System.Runtime.Caching already had a bunch of expiration policies and the api to support it. I wouldn’t try reinventing that. Rather, I’d replace the concurrent dictionaries with the System.Runtime.Caching objects and take advantage of it there. My single index cache uses System.Runtime.Caching and takes advantages of the expiration policies. It’s a nice feature. Previously, that api was only available in ASP.NET. Its nice to have it out and about.
Live Cache Update
I’ve covered this in previous posts, but its really neat so I’ll repeat it. In the case of the RATING cache, the AVERAGE RATING needs to be recalculated each time someone saves a rating for a movie. I want to do that asynchronously via messaging so that the database doesn’t get assaulted, yadda yadda. And, when the average recalc is complete, I want all web servers to be notified so that they can update their rating cache. This is done via Simple Bus: http://someguysoftware.wikidot.com/simple-bus
The preceeding code is in the Global.asax. The first subscription is responsible for the recalcuation. Really, that shouldn’t be done in the web process.

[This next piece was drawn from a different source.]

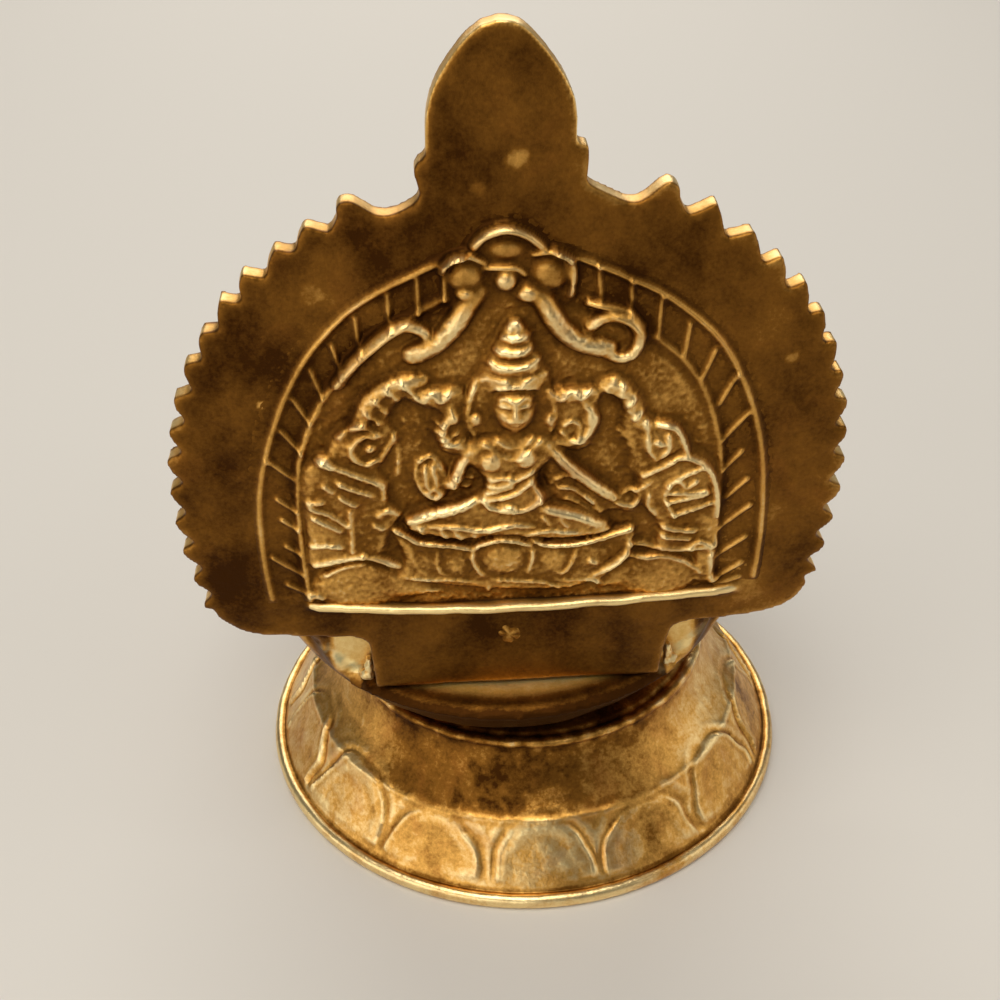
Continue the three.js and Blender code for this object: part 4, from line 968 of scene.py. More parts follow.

It’s temporary until I have somewhere else to put it.
The CalculateAverage method publishes a message when its done with the recalc. The message type is called AverageRatingChanged, and it too is caught in the global.asax. The second subscription updates the rating cache. If there were 10 servers, all 10 would receive the same message and update their caches.
There are tons of caching solutions out there, a lot of them working in memory. In these days of AppFabric and alternatives, a distributed cache should be strongly considered. But, if you just need a stupid little in-memory cache, and you need multiple indexes, then this works easily and very well. By swapping out the store, I could use multiple indexes against any of the caching APIs including AppFabric.
And, more importantly, it was fun. I’ve been tasked with dealing with some caching issues in another capacity and have often wondered “what-if?” and “why-not…”, and this was a good opportunity to exercise those questions in 120 lines of code.